Talking about WYD in a broader sense, Ulloa said a key issue is to determine where in Panama City the main events will be held. This is something he’ll talk about on Monday with American Cardinal Kevin Farrell, head of the Dicastery for Family, Laity and Life, which is the Vatican office that co-sponsors WYD.

“We have spoken about how this WYD will be much more than an event,” he said.

“This WYD will be the putting our big boy pants on after years working in youth ministry in Latin America,” he said.

This was Ulloa’s second ad limina visit, and like many bishops who’ve come to Rome for their quinquennial encounters with the pope and the different offices that make the Vatican’s Roman curia, he underlined the positive change that has taken place since his previous one.

“There is a key word in each one of the dicasteries and congregations: ‘We are here to help.’ I believe that this is a new vision also of what the Church is,” Ulloa said. “And we have to say this, this was an imprint put in place by Pope Francis.”

Cardinal José Luis Lacunza, bishop of David, Panama, agreed.  He has experienced several of these ad limina visits during his 31 years as a bishop.

“I have perceived the changes that have taken place with Francis’s arrival,” he said.

As Ulloa, he spoke with journalists on Thursday. “The heads of each dicastery have a different attitude. They are welcoming, helpful, open to listening to us.”

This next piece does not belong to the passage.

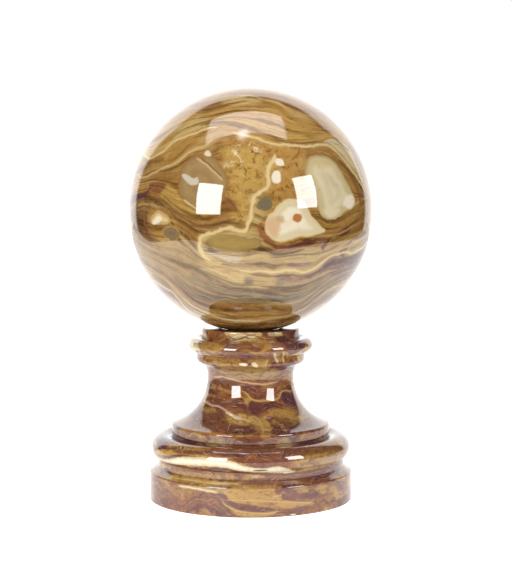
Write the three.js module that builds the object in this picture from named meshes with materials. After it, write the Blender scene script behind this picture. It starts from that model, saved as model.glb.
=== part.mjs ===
// A polished onyx-marble sphere resting on its turned stone pedestal.
//
// Millimetres, +Z up. The pedestal stands on the XY plane with its axis on Z, and the front is -Y.
// Two pieces: the sphere, and the pedestal turned from one block. The sphere only rests in a shallow
// dished seat in the collar's flat top, so nothing joins them.

import * as THREE from 'three';

// ---- Driving dimensions ---------------------------------------------------------------------------

const SPHERE_RADIUS = 100;
const SPHERE_CENTRE_HEIGHT = 238;
const SEAT_GAP = 0.3;

const PLINTH_RADIUS = 83.5;
const PLINTH_WALL_HEIGHT = 22.6;
const PLINTH_EDGE_ROUND = 1.7;
const LEDGE_TOP_HEIGHT = 28.4;

const LOWER_FILLET_RADIUS = 77.1;

const BASE_TORUS_PATH_RADIUS = 71.6;
const BASE_TORUS_SECTION = 10.3;
const BASE_TORUS_HEIGHT = 42.8;

const FOOT_STEP_RADIUS = 64.4;
const FOOT_STEP_TOP = 54.1;
const FOOT_RING_RADIUS = 65.2;
const FOOT_RING_CHAMFER = 0.8;
const FOOT_RING_TOP = 62.7;
const FOOT_RING_ROUND = 2;

const NECK_RADIUS = 35.5;
const NECK_HEIGHT = 101;
const BELL_SPREAD = 40.5;
const BELL_DROP = 40;
const COVE_SPREAD = 6.3;
const COVE_RISE = 11.4;

const COLLAR_RING_RADIUS = 44.4;
const COLLAR_RING_ROUND = 3.5;

const COLLAR_TORUS_PATH_RADIUS = 45;
const COLLAR_TORUS_SECTION = 6.1;
const COLLAR_TORUS_HEIGHT = 127.3;

const RIM_RADIUS = 40.1;
const RIM_TOP_HEIGHT = 141.2;
const RIM_ROUND = 1;

// ---- Facets ---------------------------------------------------------------------------------------

const SPHERE_SEGMENTS = 60;
const SPHERE_RINGS = 32;
const PEDESTAL_SEGMENTS = 60;
const TORUS_STEPS = 8;
const FLARE_STEPS = 8;
const COVE_STEPS = 4;
const ROUND_STEPS = 2;
const SEAT_STEPS = 3;

// ---- Materials ------------------------------------------------------------------------------------

const goldenOnyx = new THREE.MeshStandardMaterial({ color: 0xa87a34, roughness: 0.08, metalness: 0 });
const maroonOnyx = new THREE.MeshStandardMaterial({ color: 0x86503c, roughness: 0.08, metalness: 0 });

// ---- Profile helpers: each returns [radius, height] points, from the first end to the last ----------

/** Arc of an ellipse about (r, z) with half-axes a and b, from one angle to another, in degrees. */
function ellipseArc(r, z, a, b, fromDegrees, toDegrees, steps) {
  return Array.from({ length: steps + 1 }, (_, i) => {
    const angle = THREE.MathUtils.degToRad(THREE.MathUtils.lerp(fromDegrees, toDegrees, i / steps));
    return [r + a * Math.cos(angle), z + b * Math.sin(angle)];
  });
}

/** Arc of a circle about (r, z), from one angle to another, in degrees. */
function circleArc(r, z, radius, fromDegrees, toDegrees, steps) {
  return ellipseArc(r, z, radius, radius, fromDegrees, toDegrees, steps);
}

/** Angle, in degrees, at which a torus section crosses the given radius, on its upper or lower side. */
function torusAngleAt(radius, pathRadius, section, side) {
  return side * THREE.MathUtils.radToDeg(Math.acos((radius - pathRadius) / section));
}

// ---- The pedestal's profile, from the underside up ---------------------------------------------------

/** Square-edged plinth whose top falls away gently from the lower fillet to a rounded edge. */
function plinthProfile() {
  const roundRadius = PLINTH_RADIUS - PLINTH_EDGE_ROUND;
  return [
    [0, 0],
    [PLINTH_RADIUS, 0],
    ...circleArc(roundRadius, PLINTH_WALL_HEIGHT, PLINTH_EDGE_ROUND, 0, 50, ROUND_STEPS),
    [LOWER_FILLET_RADIUS, LEDGE_TOP_HEIGHT],
  ];
}

/** The broad base torus, running from the lower fillet round to the step under the foot ring. */
function baseTorusProfile() {
  const lower = torusAngleAt(LOWER_FILLET_RADIUS, BASE_TORUS_PATH_RADIUS, BASE_TORUS_SECTION, -1);
  const upper = torusAngleAt(FOOT_STEP_RADIUS, BASE_TORUS_PATH_RADIUS, BASE_TORUS_SECTION, 1);
  return circleArc(
    BASE_TORUS_PATH_RADIUS, BASE_TORUS_HEIGHT, BASE_TORUS_SECTION, lower, upper, TORUS_STEPS);
}

/** The thin step and the upright ring that the bell stands on, with its rounded upper edge. */
function footRingProfile() {
  const roundRadius = FOOT_RING_RADIUS - FOOT_RING_ROUND;
  const roundHeight = FOOT_RING_TOP - FOOT_RING_ROUND;
  return [
    [FOOT_STEP_RADIUS, FOOT_STEP_TOP],
    [FOOT_RING_RADIUS, FOOT_STEP_TOP + FOOT_RING_CHAMFER],
    ...circleArc(roundRadius, roundHeight, FOOT_RING_ROUND, 0, 70, ROUND_STEPS),
  ];
}

/** The bell's concave flare up to the neck, and the short cove from the neck out to the collar. */
function bellProfile() {
  const flareTurn = THREE.MathUtils.radToDeg(Math.asin((NECK_HEIGHT - FOOT_RING_TOP) / BELL_DROP));
  const flare = ellipseArc(
    NECK_RADIUS + BELL_SPREAD, NECK_HEIGHT, BELL_SPREAD, BELL_DROP,
    180 + flareTurn, 180, FLARE_STEPS);
  const cove = ellipseArc(
    NECK_RADIUS + COVE_SPREAD, NECK_HEIGHT, COVE_SPREAD, COVE_RISE, 180, 90, COVE_STEPS);
  return [...flare, ...cove.slice(1)];
}

/** The collar: a ring with a rounded lower edge, a torus over it, and the flat-topped rim. */
function collarProfile() {
  const ringBottom = NECK_HEIGHT + COVE_RISE;
  const ringRoundRadius = COLLAR_RING_RADIUS - COLLAR_RING_ROUND;
  const ringRoundHeight = ringBottom + COLLAR_RING_ROUND;
  const lower = torusAngleAt(
    COLLAR_RING_RADIUS, COLLAR_TORUS_PATH_RADIUS, COLLAR_TORUS_SECTION, -1);
  const upper = torusAngleAt(RIM_RADIUS, COLLAR_TORUS_PATH_RADIUS, COLLAR_TORUS_SECTION, 1);
  return [
    ...circleArc(ringRoundRadius, ringRoundHeight, COLLAR_RING_ROUND, -75, 0, ROUND_STEPS),
    ...circleArc(
      COLLAR_TORUS_PATH_RADIUS, COLLAR_TORUS_HEIGHT, COLLAR_TORUS_SECTION,
      lower, upper, TORUS_STEPS),
    ...circleArc(RIM_RADIUS - RIM_ROUND, RIM_TOP_HEIGHT - RIM_ROUND, RIM_ROUND, 0, 90, ROUND_STEPS),
  ];
}

/** The dished seat in the rim's flat top: part of a sphere a little larger than the one it carries. */
function seatProfile() {
  const seatRadius = SPHERE_RADIUS + SEAT_GAP;
  const mouthDepth = SPHERE_CENTRE_HEIGHT - RIM_TOP_HEIGHT;
  const mouthAngle = -THREE.MathUtils.radToDeg(Math.asin(mouthDepth / seatRadius));
  const dish = circleArc(0, SPHERE_CENTRE_HEIGHT, seatRadius, mouthAngle, -90, SEAT_STEPS);
  return [...dish.slice(0, -1), [0, SPHERE_CENTRE_HEIGHT - seatRadius]];
}

// ---- Pieces ---------------------------------------------------------------------------------------

/** Turns a profile of [radius, height] points about Z. */
function turned(profile, segments) {
  const points = profile.map(([radius, height]) => new THREE.Vector2(radius, height));
  return new THREE.LatheGeometry(points, segments).rotateX(Math.PI / 2);
}

function buildSphere() {
  const geometry = new THREE.SphereGeometry(SPHERE_RADIUS, SPHERE_SEGMENTS, SPHERE_RINGS);
  const mesh = new THREE.Mesh(geometry.rotateX(Math.PI / 2), goldenOnyx);
  mesh.name = 'sphere';
  mesh.position.z = SPHERE_CENTRE_HEIGHT;
  return mesh;
}

function buildPedestal() {
  const profile = [
    ...plinthProfile(),
    ...baseTorusProfile(),
    ...footRingProfile(),
    ...bellProfile(),
    ...collarProfile(),
    ...seatProfile(),
  ];
  const mesh = new THREE.Mesh(turned(profile, PEDESTAL_SEGMENTS), maroonOnyx);
  mesh.name = 'pedestal';
  return mesh;
}

const decorativeSphere = new THREE.Group();
decorativeSphere.add(buildPedestal(), buildSphere());

export default decorativeSphere;
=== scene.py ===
"""A polished golden-onyx ball resting on its turned maroon-onyx pedestal, on a plain white table.

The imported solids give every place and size.  This file lays a fine smooth surface over each of the
two solids, works out the stone's beds, pods and veins as fields on those surfaces, and dresses them
with node materials.  Lengths are metres unless a name says otherwise; +Z is up and the front is -Y.
"""

import logging
import math
from abc import ABC, abstractmethod
from dataclasses import dataclass
from enum import Enum
from typing import Any

import bpy
import numpy as np
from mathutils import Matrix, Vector


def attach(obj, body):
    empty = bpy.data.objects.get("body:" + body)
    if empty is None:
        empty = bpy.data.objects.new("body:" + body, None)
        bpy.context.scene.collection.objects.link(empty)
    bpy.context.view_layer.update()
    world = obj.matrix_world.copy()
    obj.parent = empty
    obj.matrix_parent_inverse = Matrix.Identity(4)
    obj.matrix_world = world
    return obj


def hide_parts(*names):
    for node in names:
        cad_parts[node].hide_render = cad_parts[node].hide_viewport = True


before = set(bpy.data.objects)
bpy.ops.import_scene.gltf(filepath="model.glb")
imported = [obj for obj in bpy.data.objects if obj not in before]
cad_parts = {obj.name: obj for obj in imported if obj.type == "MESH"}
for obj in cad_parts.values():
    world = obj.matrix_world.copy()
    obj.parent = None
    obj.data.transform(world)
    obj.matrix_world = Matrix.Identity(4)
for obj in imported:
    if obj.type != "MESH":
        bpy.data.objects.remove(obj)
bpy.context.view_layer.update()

LOG = logging.getLogger("onyx_ball")
FAR_FIELD = 60.0
BLOCK_ROWS = 12000

Places = tuple[tuple[float, float], ...]


# ---- Palette -------------------------------------------------------------------------------------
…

Previously, he said, they would have a more inquisitive and imposing attitude.

On their meeting with Francis, Lacunza had nothing but good things to say. The prelates told the pope what worried them, including issues regarding the family, youth, corruption, and the fact that the laity doesn’t always get involved in the real world to “transform it.”

“As long as Christians, who in our Latin American world are a majority, don’t take our faith seriously, and we don’t decide to take our faith into our life, translating it into life, we will not be capable of putting an end to these problems,” he said.

Lacunza too brought up the issue of gender theory, saying that in Panama, teaching a liberal, Western form of sexual education in schools is considered a human right, but “from our perspective of faith, this has nothing to do with human rights.

“The human rights homosexual people must have are in respect to their dignity, their choices, and that they are not discriminated against,” Lacunza said. “But to go from there to pushing so that society should accept those choices as something good, desirable, digestible, and that it is taught to little children, we are not willing to go there.”

Francis has been very outspoken against gender theory, particularly when taught in schools.

Last October, for instance, during his second and final day in Georgia, Pope Francis said he sees a “global war” against marriage in the form of the “theory of gender,” which he said seeks to destroy the family not with weapons but with ideas.

Asked about that remark during the in-flight press conference on the way back from that trip, Francis said that when it’s taught in school, it becomes “ideological colonization.”